The biggest difference I think is the shift in framing and simplifying the test structure. One aim of this is to make it so that everyone can contribute to improving our test coverage. It helps us build a common language between all members of the community regardless of their technical ability. We also want to push ourselves and others to prioritize adding a test when we discover something that isn’t working as expected.

To that end VK is much easier to write more tests in. We’re already running 10x the amount of tests on the core Skills than we were with the previous system. It’s not that the old format can’t, it’s just onerous and doesn’t get done. It’s also harder to see what is and isn’t getting tested unless you really know the Skill. VK makes it much easier to write and to read the tests so you can see what’s happening quickly. Making it easier, we hope will aid adoption.

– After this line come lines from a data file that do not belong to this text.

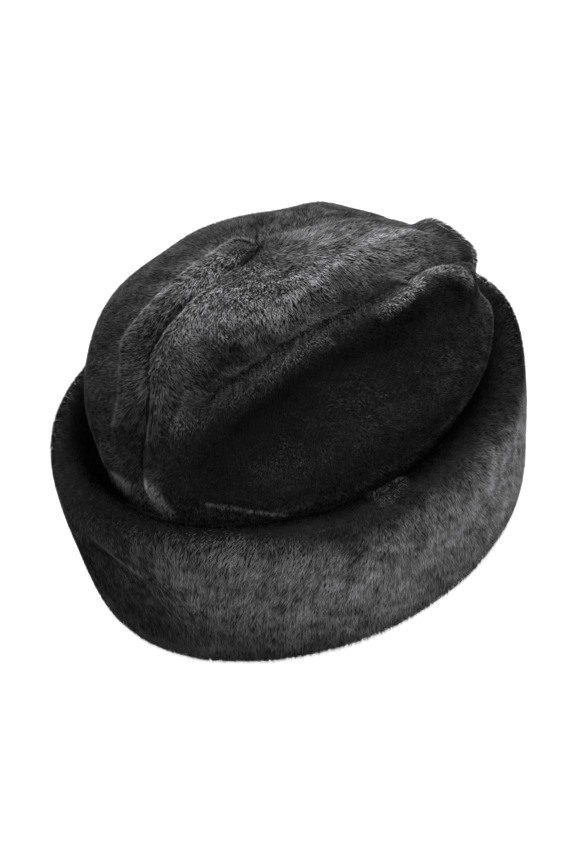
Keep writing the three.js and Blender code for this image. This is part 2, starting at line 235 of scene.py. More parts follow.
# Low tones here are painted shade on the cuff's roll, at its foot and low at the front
CUFF_PILE = (
    (345, 0.45, 0.022, 60, 26, 0.6),
    (8, 0.4, 0.022, 50, 24, 0.85),
    (8, 0.14, 0.018, 20, 30, 0.3),
    (35, 0.4, 0.024, -30, 22, 1),
    (34, 0.1, 0.018, -10, 30, 0.22),
    (58, 0.38, 0.022, -38, 20, 1.15),
    (60, 0.08, 0.016, -10, 30, 0.35),
    (88, 0.1, 0.018, -4, 28, 0.5),
    (115, 0.12, 0.018, 0, 28, 0.6),
    (85, 0.45, 0.022, -8, 20, 0.9),
    (112, 0.5, 0.022, 6, 20, 1),
    (345, 0.8, 0.014, 0, 50, 0.35),
    (5, 0.86, 0.01, 0, 60, 0.9),
    (28, 0.88, 0.01, 0, 62, 0.8),
    (50, 0.8, 0.013, 0, 62, 0.45),
    (70, 0.82, 0.012, 0, 62, 0.45),
    (90, 0.84, 0.012, 0, 62, 0.45),
    (110, 0.84, 0.012, 0, 60, 0.5),
    (130, 0.78, 0.014, 0, 62, 0.4),
    (150, 0.8, 0.014, 0, 56, 0.5),
    (322, 0.5, 0.022, 20, 36, 0.45),
    (298, 0.7, 0.022, 0, 40, 0.3),
    (320, 0.8, 0.02, 0, 50, 0.15),
)
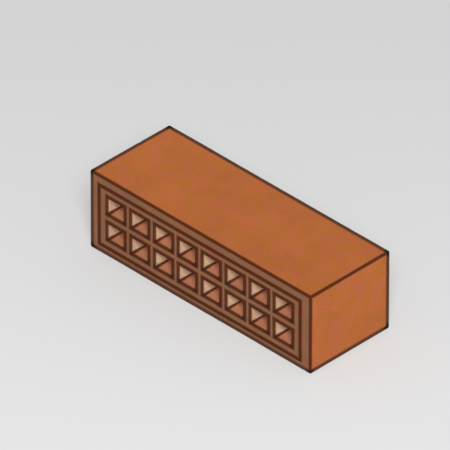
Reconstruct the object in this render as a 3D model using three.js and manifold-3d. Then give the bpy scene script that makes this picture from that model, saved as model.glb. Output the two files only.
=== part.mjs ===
// Clay air brick: one fired block in the stretcher format, with a raised grille panel on its face and two rows of
// square ventilation passages running from the panel to the back.
//
// Millimetres, +Z up. X runs along the brick, Y from the face (-Y) to the back (+Y). The origin is the middle of
// the bed face, so the brick stands on z = 0, and y = 0 is halfway between the panel and the back.
//
// The body is the outline of the clay column, cut to depth, with worn arrises. The panel stands proud of it and
// leaves a plain rim all round, where the mortar stops. Every passage is a pin's imprint: widest at the panel and
// closing in evenly towards the back.

import * as THREE from 'three';
import { mergeVertices } from 'three/addons/utils/BufferGeometryUtils.js';
import Module from 'manifold-3d';

// ---------------------------------------------------------------- driving dimensions

const BRICK_LENGTH = 215;
const BRICK_HEIGHT = 65;
const BODY_DEPTH = 77.5;         // rim of the face to the back
const COLUMN_CORNER_RADIUS = 1.2;  // the four long corners, left by the die
const CUT_ARRIS_RADIUS = 1.0;    // edges of the face and of the back
const ROUND_SEGMENTS = 3;        // facets in each rounded edge

const END_RIM = 9;               // end of the brick to the foot of the panel
const BED_RIM = 7.2;             // bed of the brick to the foot of the panel
const PANEL_RISE = 1;            // how far the panel stands out from the rim
const PANEL_DRAFT = 0.2;         // how far each side of the panel leans in over its rise
const PANEL_CORNER_RADIUS = 1.2;
const PANEL_ARRIS = 0.3;         // bevel round the panel's front

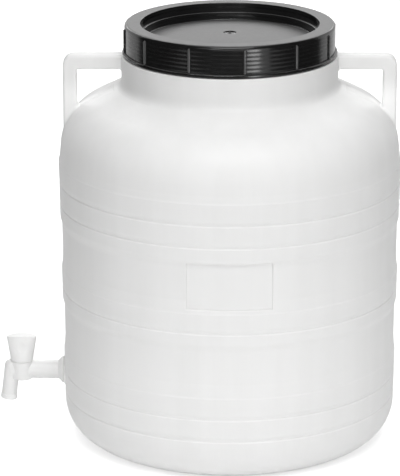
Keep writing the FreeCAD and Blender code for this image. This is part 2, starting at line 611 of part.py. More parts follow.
def make_tap_plug():
    taper = SEAT_TAPER / SEAT_DEPTH
    key_foot = SEAT_FLOOR + KEY_LIFT
    foot_r = SEAT_BOTTOM_RADIUS + KEY_LIFT * taper - SEAT_CLEARANCE
    knob_foot = HOUSING_TOP + KNOB_GAP
    top_r = foot_r + (knob_foot - key_foot) * taper
    key = Part.makeCone(foot_r, top_r, knob_foot - key_foot, Vector(-SPINDLE_OUT, 0, key_foot), UP)
    cross_start = Vector(-SPINDLE_OUT, -2 * KEY_BORE, TAP_HEIGHT)
    key = key.cut(Part.makeCylinder(KEY_BORE, 4 * KEY_BORE, cross_start, ALONG_Y))
    root_top = knob_foot + KNOB_ROOT_HEIGHT
    above = KNOB_TOP + KNOB_CROWN
    share = (above - root_top) / (KNOB_TOP - root_top)
    half_width = KNOB_ROOT_RADIUS + (KNOB_WIDTH / 2 - KNOB_ROOT_RADIUS) * share
    half_thick = KNOB_ROOT_RADIUS + (KNOB_THICK / 2 - KNOB_ROOT_RADIUS) * share
    flare = Part.makeLoft(
        [
            ellipse_wire(KNOB_ROOT_RADIUS, KNOB_ROOT_RADIUS, knob_foot),
            ellipse_wire(KNOB_ROOT_RADIUS, KNOB_ROOT_RADIUS, root_top),
            ellipse_wire(half_width, half_thick, above),
        ], True, True)
    crown = (KNOB_WIDTH ** 2 / 4 + KNOB_CROWN ** 2) / (2 * KNOB_CROWN)
    centre = Vector(-SPINDLE_OUT, -KNOB_WIDTH, KNOB_TOP - crown)
    arch = Part.makeCircle(crown, centre, ALONG_Y, *CROWN_ARC_DEG)
    sector = Part.Face(Part.Wire([
        arch,
        Part.makeLine(arch.Vertexes[-1].Point, centre),
        Part.makeLine(centre, arch.Vertexes[0].Point),
    ]))
    dome = sector.extrude(ALONG_Y * (2 * KNOB_WIDTH))
    knob = flare.common(dome)
    rim = [e for e in knob.Edges if e.BoundBox.ZMin > KNOB_TOP - 3 * KNOB_CROWN]
    knob = knob.makeFillet(KNOB_EDGE, rim)
    for side in (-1, 1):
        knob = knob.cut(knob_scoop(side, root_top))
    return key.fuse(knob)


def knob_scoop(side, root_top):
    """Ball that hollows one broad face of the knob for a fingertip."""
    share = (SCOOP_HEIGHT - root_top) / (KNOB_TOP - root_top)
    face = KNOB_ROOT_RADIUS + (KNOB_THICK / 2 - KNOB_ROOT_RADIUS) * share
    out = face + SCOOP_RADIUS - SCOOP_DEPTH
    return Part.makeSphere(SCOOP_RADIUS, Vector(-SPINDLE_OUT, side * out, SCOOP_HEIGHT + SCOOP_LIFT))


def make_washer(x_face, x_far):
    return ring(WASHER_HOLE, COLLAR_RADIUS, x_face, x_far)


def make_lock_nut():
    near = -PAD_INNER_FACE + WASHER_THICK
    corner = NUT_FLATS / 2 / math.cos(math.radians(30))
    points = []
    for index in range(7):
        angle = math.radians(60 * index + 30)
        points.append(Vector(near, corner * math.cos(angle), TAP_HEIGHT + corner * math.sin(angle)))
    prism = Part.Face(Part.makePolygon(points)).extrude(ALONG_X * NUT_THICK)
    tip = corner + NUT_CORNER_LEFT
    envelope = rod(tip, near, near + NUT_THICK - NUT_CHAMFER)
    chamfer_foot = Vector(near + NUT_THICK - NUT_CHAMFER, 0, TAP_HEIGHT)
    cone = Part.makeCone(tip, tip - NUT_CHAMFER_FALL, NUT_CHAMFER, chamfer_foot, ALONG_X)
    nut = prism.common(envelope.fuse(cone))
    return nut.cut(rod(SHANK_RADIUS + NUT_CLEARANCE, near - OVERRUN, near + NUT_THICK + OVERRUN))


def build():
    parts = {
        "barrel": make_barrel(),
        "screw_lid": make_lid(),
        "lid_gasket": make_gasket(),
        "tap_body": make_tap_body(),
        "tap_plug": make_tap_plug(),
        "tap_outer_washer": make_washer(-PAD_FACE, -PAD_FACE - WASHER_THICK),
        "tap_inner_washer": make_washer(-PAD_INNER_FACE, -PAD_INNER_FACE + WASHER_THICK),
        "tap_lock_nut": make_lock_nut(),
    }
    os.makedirs("parts", exist_ok=True)
    for name, shape in parts.items():
        box = shape.BoundBox
        print(f"{name}: valid {shape.isValid()}, solids {len(shape.Solids)}, {shape.Volume:.0f} mm3")
        print(f"    x {box.XMin:.1f}..{box.XMax:.1f}, y {box.YMin:.1f}..{box.YMax:.1f}, "
              f"z {box.ZMin:.1f}..{box.ZMax:.1f}")
        shape.exportStep(f"parts/{name}.step")


build()
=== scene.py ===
# %% [markdown]
# A wide-neck plastic barrel with a draw-off tap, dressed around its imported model.
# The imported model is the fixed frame: every piece below sits where that frame says, in metres.
# We load it first, keep its box, and print what is in it, so that each later step can build on names.

# %% Load the frame
import math

import bmesh
import bpy
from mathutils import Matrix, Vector


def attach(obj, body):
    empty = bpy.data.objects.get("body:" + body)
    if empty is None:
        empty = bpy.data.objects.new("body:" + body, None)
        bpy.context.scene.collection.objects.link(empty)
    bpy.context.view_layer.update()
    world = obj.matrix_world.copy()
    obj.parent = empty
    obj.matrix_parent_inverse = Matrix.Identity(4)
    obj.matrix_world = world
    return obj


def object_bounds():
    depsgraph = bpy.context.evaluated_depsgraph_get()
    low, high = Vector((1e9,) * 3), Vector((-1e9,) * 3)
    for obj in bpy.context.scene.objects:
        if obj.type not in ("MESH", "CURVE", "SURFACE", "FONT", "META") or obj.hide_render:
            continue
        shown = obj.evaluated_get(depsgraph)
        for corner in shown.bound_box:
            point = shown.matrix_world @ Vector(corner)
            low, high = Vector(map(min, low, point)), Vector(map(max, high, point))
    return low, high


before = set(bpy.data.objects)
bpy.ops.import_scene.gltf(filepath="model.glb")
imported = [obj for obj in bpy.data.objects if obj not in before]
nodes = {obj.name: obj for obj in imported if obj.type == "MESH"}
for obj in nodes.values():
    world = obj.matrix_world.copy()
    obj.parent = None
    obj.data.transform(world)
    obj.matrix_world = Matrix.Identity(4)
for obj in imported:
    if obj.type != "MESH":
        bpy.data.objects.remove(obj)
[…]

Another important area we’ve been focusing on is how this fits into our CI/CD pipeline. The old system tests a new Skill against the default Mycroft Skills. VK is more flexible, letting us test against any range of Skills from the Marketplace.

Finally this is setting us up to expand VK to cover greater degrees of integration. Currently it’s injecting utterances and catching responses from the messagebus, but with the structure of Step files it’s much easier to modify these to incorporate the STT and TTS components ie feeding in an audio utterance and observing the audio response.